Question

UPDATE I totally get why this question could/should get dinged ... but hey, if you feel inclined to vote down this question, can you also provide some feedback on where a better forum could be for me to take this question?

I am at the start of a new effort to create an internal product for my company. So, right off the bat, the stakes aren't crazy high since my customers are my co-workers across the org (I personally work with a team of 8 developers).

Our main focus is to combine our multiple (~4) services under one, unified product (so a lot of refactoring, merging, and complete rewrites of code).

We're starting to cobble together the plan/strategy for this new product and I've been questioning a lot of our existing strategies to see if there is an advantage to another approach.

When is it appropriate to have scheduled releases (vs. pushing to prod when a sizable effort has been completed) ?

A stakeholder asked me about a release schedule and my first thought was, "Why don't we do this?"

We can definitely continue with ad-hoc pushes, but is there a value-add to telling the business owners/stakeholders that they should be able to expect a release every third Monday of a month (for example)?

Was it helpful?

Solution

Well, the only real values I can think of would be that your stakeholders know when to expect a new release and you have to ensure some development discipline to get things done before a certain release date is hit.

Your stakeholders cannot know when a sizable effort has been completed, they won't have enough insight to know and probably don't really care to track the progress all the time.

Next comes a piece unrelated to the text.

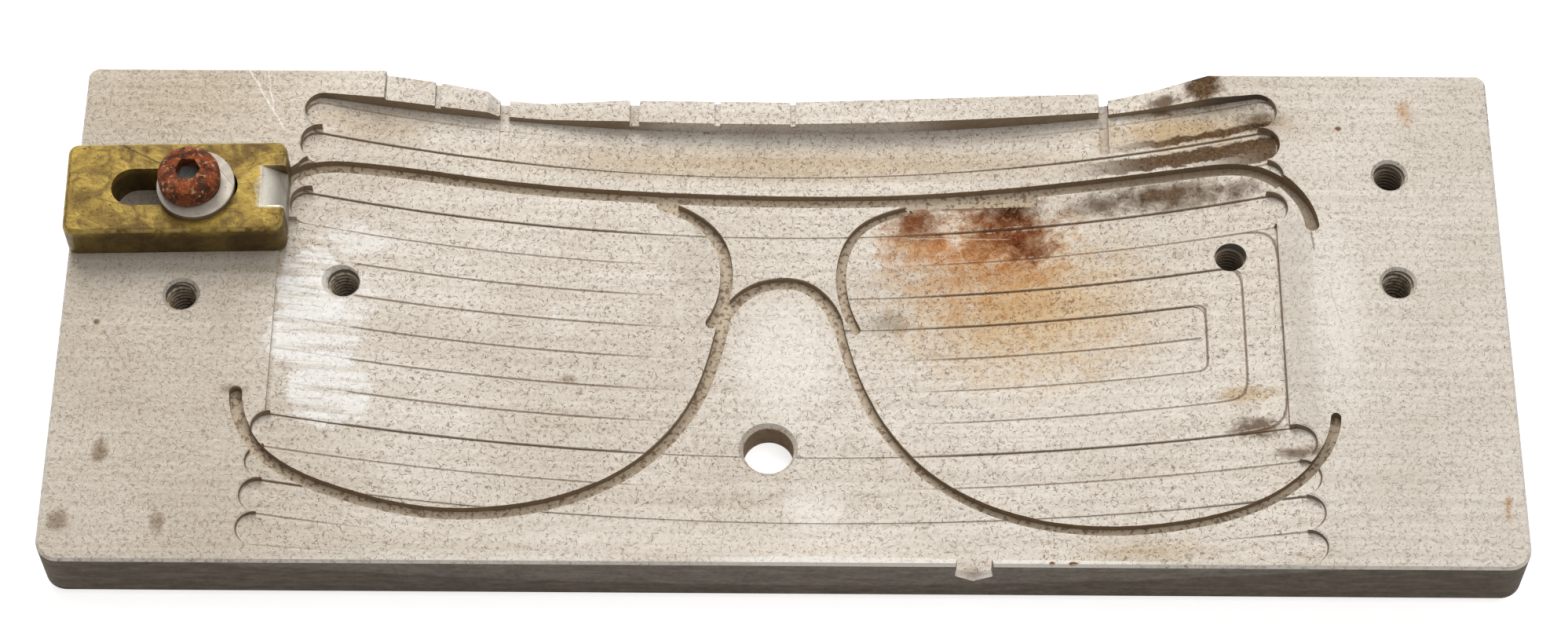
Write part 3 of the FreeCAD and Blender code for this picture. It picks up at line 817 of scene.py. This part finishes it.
@dataclass(frozen=True)
class SteelFinish:
    """Dull grey washer steel with faint turning marks, and painted shade on its rim."""

    steel: Colour = (0.610, 0.560, 0.480)
    shade: Colour = (0.490, 0.440, 0.370)
    speck: Colour = (0.120, 0.070, 0.040)
    scratch: Colour = (0.620, 0.590, 0.540)
    edge: Colour = (0.600, 0.570, 0.520)
    # Dark brown painted as shade on the washer's rim.
    rim_shade: Colour = (0.150, 0.095, 0.055)
    metal: float = 0.25
    bump_height: float = 0.00005

    def build(self, effects: Effects) -> Material:
        """Return the washer's material.

        Args:
            effects: The shared node groups.

        Returns:
            The material.
        """
        material, graph, shader, place, normal = start_material("washer_steel")
        cloud = graph.noise(place, 0.55, 5.0, 0.62, 0.4)
        colour = graph.mix(graph.ramp(cloud, 0.38, 0.64), self.shade, self.steel)
        specks = graph.mask(effects.specks, Position=place, Scale=2.2, Cover=0.35)
        colour = graph.cover(colour, self.speck, specks, 0.55)
        scratch = graph.mask(effects.scratch, Position=graph.stretch(place, (1.4, 1.4, 1.4), 0.9), Cover=0.33)
        colour = graph.cover(colour, self.scratch, scratch, 0.3)
        edge = graph.mask(effects.edges, Normal=normal)
        colour = graph.cover(colour, self.edge, edge, 0.3)
        facing = graph.axes(normal)[2]
        # Painted shade: the washer's standing rim gets a dark brown.
        rim_shade = graph.ramp(graph.absolute(facing), 0.5, 0.2)
        colour = graph.cover(colour, self.rim_shade, rim_shade, 0.85)
        rough = graph.ramp(cloud, 0.3, 0.7, 0.62, 0.50)
        graph.fill(shader, Base_Color=colour, Roughness=rough, Metallic=self.metal)
        add_bump(graph, shader, graph.plus(cloud, scratch), self.bump_height)
        return material


@dataclass(frozen=True)
class RustFinish:
    """Scaly red rust with pale flecks, on the worn socket screw."""

    red: Colour = (0.290, 0.064, 0.018)
    dark: Colour = (0.080, 0.026, 0.011)
    orange: Colour = (0.520, 0.165, 0.042)
    fleck: Colour = (0.620, 0.540, 0.400)
    socket_floor: Colour = (0.200, 0.215, 0.205)
    shank: Colour = (0.120, 0.100, 0.085)
    socket_floor_z: float = 17.9
    head_seat_z: float = 16.4
    screw_x: float = -78.5
    screw_y: float = 15.0
    gloss: float = 0.30
    bump_height: float = 0.00040

    def build(self, effects: Effects) -> Material:
        """Return the screw's material.

        Args:
            effects: The shared node groups.

        Returns:
            The material.
        """
        material, graph, shader, place, _ = start_material("screw_rust")
        x, y, z = graph.axes(place)
        cloud = graph.noise(place, 0.42, 5.0, 0.62, 1.0)
        scale = graph.noise(place, 1.3, 4.0, 0.6, 0.8)
        colour = graph.mix(graph.ramp(cloud, 0.40, 0.60), self.dark, self.red)
        colour = graph.mix(graph.ramp(scale, 0.50, 0.68, 0.0, 0.8), colour, self.orange)
        patchy = graph.ramp(graph.noise(place, 0.33, 2.0), 0.52, 0.60)
        fleck = graph.times(graph.ramp(scale, 0.56, 0.66), patchy)
        colour = graph.cover(colour, self.fleck, fleck, 0.9)
        squares = []
        for value, axis in ((x, self.screw_x), (y, self.screw_y)):
            offset = graph.minus(value, axis)
            squares.append(graph.times(offset, offset))
        reach = graph.math("SQRT", graph.plus(*squares))
        low = graph.ramp(z, self.socket_floor_z + 0.4, self.socket_floor_z + 0.1)
        floor = graph.times(graph.ramp(reach, 1.9, 1.6), low)
        colour = graph.mix(floor, colour, self.socket_floor)
        shank = graph.ramp(z, self.head_seat_z, self.head_seat_z - 0.2)
        colour = graph.cover(colour, self.shank, shank, 0.7)
        graph.fill(shader, Base_Color=colour, Roughness=graph.ramp(scale, 0.35, 0.65, 0.85, 0.60),
                   Specular_IOR_Level=self.gloss, Metallic=graph.times(floor, 0.5))
        height = graph.plus(graph.times(cloud, 1.6), graph.times(scale, 0.9))
        add_bump(graph, shader, height, self.bump_height)
        return material


@dataclass(frozen=True)
class FloorFinish:
    """The floor's plain dull white. Its glow shows to the camera and in reflections, and lights nothing."""

    colour: Colour = (0.86, 0.86, 0.86)
    roughness: float = 0.9
    glow: float = 0.68

    def build(self) -> Material:
        """Return the floor's material: white to the camera, with the object's shadow kept."""
        material = bpy.data.materials.new("floor_white")
        material.use_nodes = True
        graph = Graph(material.node_tree)
        shader = graph.find("BSDF_PRINCIPLED")
        graph.fill(shader, Base_Color=self.colour, Roughness=self.roughness)
        path = graph.node("ShaderNodeLightPath").outputs
        seen = graph.most(path["Is Glossy Ray"], path["Is Transmission Ray"])
        seen = graph.most(path["Is Camera Ray"], seen)
        white = graph.fill(graph.node("ShaderNodeEmission"), Strength=graph.times(seen, self.glow))
        both = graph.node("ShaderNodeAddShader")
        graph.feed(both.inputs[0], shader.outputs[0])
        graph.feed(both.inputs[1], white.outputs[0])
        graph.feed(graph.find("OUTPUT_MATERIAL").inputs["Surface"], both.outputs[0])
        return material


def start_material(name: str) -> tuple:
    """Start a procedural material.

    Args:
        name: The material's name.

    Returns:
        The material, its graph, its shader, the position in millimetres and the surface normal.
    """
    material = bpy.data.materials.new(name)
    material.use_nodes = True
    graph = Graph(material.node_tree)
    shader = graph.find("BSDF_PRINCIPLED")
    coordinates = graph.node("ShaderNodeTexCoord")
    place = graph.stretch(coordinates.outputs["Object"], (1 / MM, 1 / MM, 1 / MM))
    return material, graph, shader, place, coordinates.outputs["Normal"]


def add_line(graph: Graph, effects: Effects, place: Socket, wave: Socket, colour: Socket,
             line: Line) -> Socket:
    """Draw one straight scratch.

    Args:
        graph: The material's graph.
        effects: The shared node groups.
        place: The position in millimetres.
        wave: The noise that sways the scratch.
        colour: The colour underneath.
        line: The scratch.

    Returns:
        The new colour.
    """
    mask = graph.mask(effects.mark, Position=place, Wave=wave, Start_X=line.x, Start_Y=line.y,
                      Turn=math.radians(line.turn), Length=line.length, Width=line.width)
    return graph.cover(colour, line.colour, mask, line.strength)


def add_bump(graph: Graph, shader: Node, height: Socket, depth: float) -> None:
    """Feed a height pattern to the shader's normal.

    Args:
        graph: The material's graph.
        shader: The Principled shader.
        height: The height pattern.
        depth: The pattern's depth in metres.
    """
    bump = graph.fill(graph.node("ShaderNodeBump"), Strength=1.0, Distance=depth, Height=height)
    graph.feed(shader.inputs["Normal"], bump.outputs["Normal"])


def mesh_piece(name: str, points: list[Vector], faces: list[tuple[int, ...]], material: Material,
               smooth: bool = True) -> bpy.types.Object:
    """Make one mesh object in the row frame.

    Args:
        name: The piece's name.
        points: Its corners in metres.
        faces: Corner numbers of each face.
        material: Its finish.
        smooth: Whether it is shaded smooth.

    Returns:
        The new object.
    """
    mesh = bpy.data.meshes.new(name)
    mesh.from_pydata(points, [], faces)
    mesh.validate()
    mesh.polygons.foreach_set("use_smooth", [smooth] * len(mesh.polygons))
    mesh.materials.append(material)
    made = bpy.data.objects.new(name, mesh)
    bpy.context.scene.collection.objects.link(made)
    return made


@dataclass
class TappedHole:
    """The thread turns in one tapped hole of the plate."""

    name: str
    x: float
    y: float
    side: Side
    radius: float = 2.1
    crest: float = 0.26
    pitch: float = 0.8
    chamfer: float = 0.5
    steps: int = 40
    fade_steps: int = 8
    wall_overlap: float = 0.03
    half_root: float = 0.30
    half_crest: float = 0.05
    milling: Milling = field(default_factory=Milling)

    def mouth(self) -> float:
        """Return the height of the hole's mouth in millimetres."""
        sizes = self.milling
        if self.side is Side.PLATE_TOP:
            return sizes.thickness
        return sizes.thickness - sizes.bed_depth + self.x**2 / (2 * sizes.bed_radius)

    def build(self, finish: Material) -> bpy.types.Object:
        """Return the helical ridge that stands in from the hole's wall.

        Args:
            finish: The plate's material.

        Returns:
            The thread's mesh object.
        """
        low = self.pitch
        high = self.mouth() - self.chamfer - self.pitch / 2
        turns = (high - low) / self.pitch
        count = int(turns * self.steps)
        points = []
        for number in range(count + 1):
            angle = 2 * math.pi * number / self.steps
            height = low + self.pitch * number / self.steps
            fade = min(1.0, number / self.fade_steps, (count - number) / self.fade_steps)
            root, crest = self.radius + self.wall_overlap, self.radius - self.crest * fade
            profile = (
                (root, -self.half_root), (crest, -self.half_crest), (crest, self.half_crest), (root,
                                                                                               self.half_root)
            )
            for reach, rise in profile:
                plan = self.x + reach * math.cos(angle), self.y + reach * math.sin(angle)
                points.append(Vector((*plan, height + rise)) * MM)
        faces = []
        rows = 4
        for number in range(count):
            for side in range(rows):
                after = (side + 1) % rows
                first, second = number * rows, (number + 1) * rows
                faces.append((first + side, second + side, second + after, first + after))
        faces.append(tuple(range(rows)))
        faces.append(tuple(count * rows + side for side in reversed(range(rows))))
        return mesh_piece("thread_" + self.name, points, faces, finish)


HOLES = [
    TappedHole("left_plate_hole", -79.5, 1.7, Side.PLATE_TOP),
    TappedHole("right_back_hole", 80.9, 21.1, Side.PLATE_TOP),
    TappedHole("right_front_hole", 80.9, 4.5, Side.PLATE_TOP),
    TappedHole("left_bed_hole", -58.5, 4.9, Side.BED),
    TappedHole("right_bed_hole", 59.2, 9.4, Side.BED),
]


@dataclass
class Plate:
    """The milled plate with the thread turns in its holes."""

    finish: PlateFinish = field(default_factory=PlateFinish)
    holes: list[TappedHole] = field(default_factory=lambda: HOLES)

    def dress(self, effects: Effects) -> None:
        """Give the plate its finish and add its threads.

        Args:
            effects: The shared node groups.
        """
        material = self.finish.build(effects)
        paint_node("base_plate", material)
        for hole in self.holes:
            thread = hole.build(material)
            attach(thread, "plate")
            log.info("%s: %d faces", thread.name, len(thread.data.polygons))


@dataclass
class Clamp:
    """The bar, the washer and the screw."""

    brass: BrassFinish = field(default_factory=BrassFinish)
    steel: SteelFinish = field(default_factory=SteelFinish)
    rust: RustFinish = field(default_factory=RustFinish)

    def dress(self, effects: Effects) -> None:
        """Give each piece of the clamp its finish.

        Args:
            effects: The shared node groups.
        """
        paint_node("clamp_bar", self.brass.build(effects))
        paint_node("clamp_washer", self.steel.build(effects))
        paint_node("clamp_screw", self.rust.build(effects))


def paint_node(name: str, material: Material) -> None:
    """Assign a finish to a node of the frame.

    Args:
        name: The node's name.
        material: Its finish.
    """
    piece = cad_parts[name]
    piece.data.materials.clear()
    piece.data.materials.append(material)
    log.info("%s: %s", name, material.name)


@dataclass(frozen=True)
class Lamp:
    """One square area lamp: where it hangs, its side in metres, its watts and its colour."""

    name: str
    place: tuple[float, float, float]
    size: float
    power: float
    colour: Colour


LAMPS = (
    Lamp("back_light", (-0.15, 0.62, 0.62), 0.55, 5.2, (1.0, 0.985, 0.96)),
    Lamp("top_light", (0.30, 0.05, 0.85), 0.7, 2.6, (1.0, 0.99, 0.975)),
)


@dataclass
class Stage:
    """The pale floor, the soft studio light and the camera."""

    image_width: int = 1997
    focal_pixels: float = 4823.0
    distance: float = 0.4975
    elevation: float = 60.42
    azimuth: float = 0.40
    target: Vector = field(default_factory=lambda: Vector((-0.0001, 0.0, 0.010)))
    sensor: float = 36.0
    floor_size: float = 6.0
    floor_drop: float = 0.00002
    floor: FloorFinish = field(default_factory=FloorFinish)
    room_colour: tuple[float, float, float, float] = (1.0, 0.985, 0.965, 1.0)
    room_strength: float = 0.31

    def build(self) -> None:
        """Build all of it."""
        self.add_floor()
        self.add_world()
        self.add_lamps()
        self.add_camera()
        bpy.context.scene.view_settings.view_transform = "Standard"

    def add_floor(self) -> None:
        """Add the floor under the plate."""
        half = self.floor_size / 2
        plan = ((-half, -half), (half, -half), (half, half), (-half, half))
        corners = [Vector((x, y, -self.floor_drop)) for x, y in plan]
        mesh_piece("floor", corners, [(0, 1, 2, 3)], self.floor.build(), smooth=False)

    def add_world(self) -> None:
        """Add the room's even light, white where the camera sees it."""
        world = bpy.data.worlds.new("studio")
        bpy.context.scene.world = world
        world.use_nodes = True
        graph = Graph(world.node_tree)
        room = graph.fill(graph.find("BACKGROUND"), Color=self.room_colour, Strength=self.room_strength)
        seen_white = graph.fill(graph.node("ShaderNodeBackground"), Strength=1.0)
        path = graph.node("ShaderNodeLightPath").outputs
        both = graph.node("ShaderNodeMixShader")
        graph.feed(both.inputs[0], graph.most(path["Is Camera Ray"], path["Is Transmission Ray"]))
        graph.feed(both.inputs[1], room.outputs[0])
        graph.feed(both.inputs[2], seen_white.outputs[0])
        graph.feed(graph.find("OUTPUT_WORLD").inputs["Surface"], both.outputs[0])

    def add_lamps(self) -> None:
        """Add the soft area lamps, each turned to the plate."""
        for spec in LAMPS:
            lamp = bpy.data.lights.new(spec.name, "AREA")
            lamp.size, lamp.energy, lamp.color = spec.size, spec.power, spec.colour
            made = bpy.data.objects.new(spec.name, lamp)
            made.location = Vector(spec.place)
            made.rotation_euler = (self.target - made.location).to_track_quat("-Z", "Y").to_euler()
            bpy.context.scene.collection.objects.link(made)

    def add_camera(self) -> None:
        """Add the camera at the photograph's angle."""
        lens = bpy.data.cameras.new("camera")
        lens.sensor_width = self.sensor
        lens.lens = self.focal_pixels * self.sensor / self.image_width
        lens.clip_start = 0.01
        elevation, azimuth = math.radians(self.elevation), math.radians(self.azimuth)
        level = math.cos(elevation)
        back = Vector((math.sin(azimuth) * level, -math.cos(azimuth) * level, math.sin(elevation)))
        camera = bpy.data.objects.new("camera", lens)
        camera.location = self.target + back * self.distance
        camera.rotation_euler = back.to_track_quat("Z", "Y").to_euler()
        bpy.context.scene.collection.objects.link(camera)
        bpy.context.scene.camera = camera


def main() -> None:
    """Build the effects, dress the jig and set the stage."""
    effects = Effects()
    effects.build()
    Plate().dress(effects)
    Clamp().dress(effects)
    Stage().build()


if __name__ == "__main__":
    main()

Of course, you can make sure they will get notified about new releases as soon as they are available but this requires additional effort from your side.

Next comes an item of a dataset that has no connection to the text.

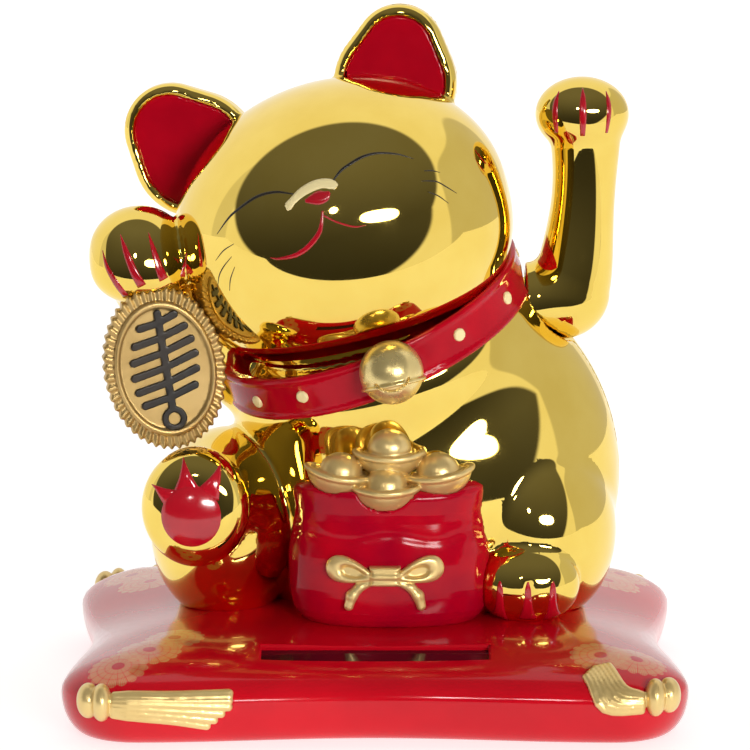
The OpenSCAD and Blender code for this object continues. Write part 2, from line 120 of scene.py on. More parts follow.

And if your development time is unbound, you may suffer by a typical development weakness that you try to make a feature better and better and better but it will never complete as no matter how good it already is, you can still make it even better if you invest even more time. Having a hard time limit shifts the focus from "it's done when it is done" to "it is done at that date and we have to see what can be done in the remaining time, possibly making compromises and ship a less elaborated feature but at least we ship it at all".

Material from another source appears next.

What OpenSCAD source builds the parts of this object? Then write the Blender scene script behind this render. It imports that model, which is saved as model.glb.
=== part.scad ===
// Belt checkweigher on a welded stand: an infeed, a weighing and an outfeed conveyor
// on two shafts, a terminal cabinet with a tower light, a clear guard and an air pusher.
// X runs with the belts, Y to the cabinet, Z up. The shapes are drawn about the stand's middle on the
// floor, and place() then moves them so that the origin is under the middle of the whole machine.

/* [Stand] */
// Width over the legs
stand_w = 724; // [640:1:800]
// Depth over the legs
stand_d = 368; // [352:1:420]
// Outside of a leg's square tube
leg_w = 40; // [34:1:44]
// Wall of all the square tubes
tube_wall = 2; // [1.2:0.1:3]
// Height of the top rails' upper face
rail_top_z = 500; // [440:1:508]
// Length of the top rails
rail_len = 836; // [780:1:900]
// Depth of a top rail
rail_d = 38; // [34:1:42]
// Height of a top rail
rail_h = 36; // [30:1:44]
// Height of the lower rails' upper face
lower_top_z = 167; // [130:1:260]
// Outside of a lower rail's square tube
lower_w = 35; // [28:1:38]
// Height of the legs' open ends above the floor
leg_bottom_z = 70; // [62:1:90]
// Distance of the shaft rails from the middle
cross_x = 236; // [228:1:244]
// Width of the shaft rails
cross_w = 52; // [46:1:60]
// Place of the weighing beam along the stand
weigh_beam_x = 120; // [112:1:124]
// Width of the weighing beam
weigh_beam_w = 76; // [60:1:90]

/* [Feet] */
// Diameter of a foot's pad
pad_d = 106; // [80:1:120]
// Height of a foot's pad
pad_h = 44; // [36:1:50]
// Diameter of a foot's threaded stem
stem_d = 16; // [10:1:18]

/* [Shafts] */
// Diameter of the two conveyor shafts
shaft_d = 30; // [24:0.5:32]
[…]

And as usually, if option A has advantages/disadvantages and so does option B, you can choose A, you can choose B, or you try to combine them to create option C:

Create daily/weekly/monthly builds. Those builds represent a fixed release cycle and they will force some developing discipline as you need to make sure that whatever big change you are starting, it must either be done by the next release date or it must be on a feature branch so you can release without that change. Also the code base must always be in a built-able and run-able state by the end of the current cycle. However, those releases are not versioned, they are only identified by their release date and they only have a very short list of changes. And whenever a sizable effort has been completed, you make a real release with a new version number and provide more elaborated release notes and documentations if required.

OTHER TIPS

Scheduled releases are good for planning.

Say you have an eCommerce site and the big boss has asked for a new feature "size charts"

The Big Boss will be telling investors that the new "size chart" feature will make the company more valuable, they should invest more! The investors will want to, know when it will be done, the marketing dept will be producing flyers, the sale dept will want to do a demonstration at the big tech conference etc etc.

This all filters down to the dev team who have to make it work along with a bunch of other stuff and the question on everybody's lips "will be when will this be ready?"

Now if you do continuous deployment, agile sprints or whatever the answer is very fluid. "it will be done when its done"

If you have monthly/quarterly releases it gets a bit more concrete. Will feature X be in this months release? What features can we announce at the conference? When should those flyers go out? We had to roll back release X?!?!? OMG WHY DIDN'T YOU TEST MORE?!?! etc

Scheduled releases help everyone sync up a bit more and maybe put a bit more concentration into delivering a tested and polished thing or understanding that actually there are a whole bunch of things that need to get done, not just the one you are interested in this week.

Of course you can do the same thing with CD or just release when its ready, it maybe takes a bit more understanding to make it work.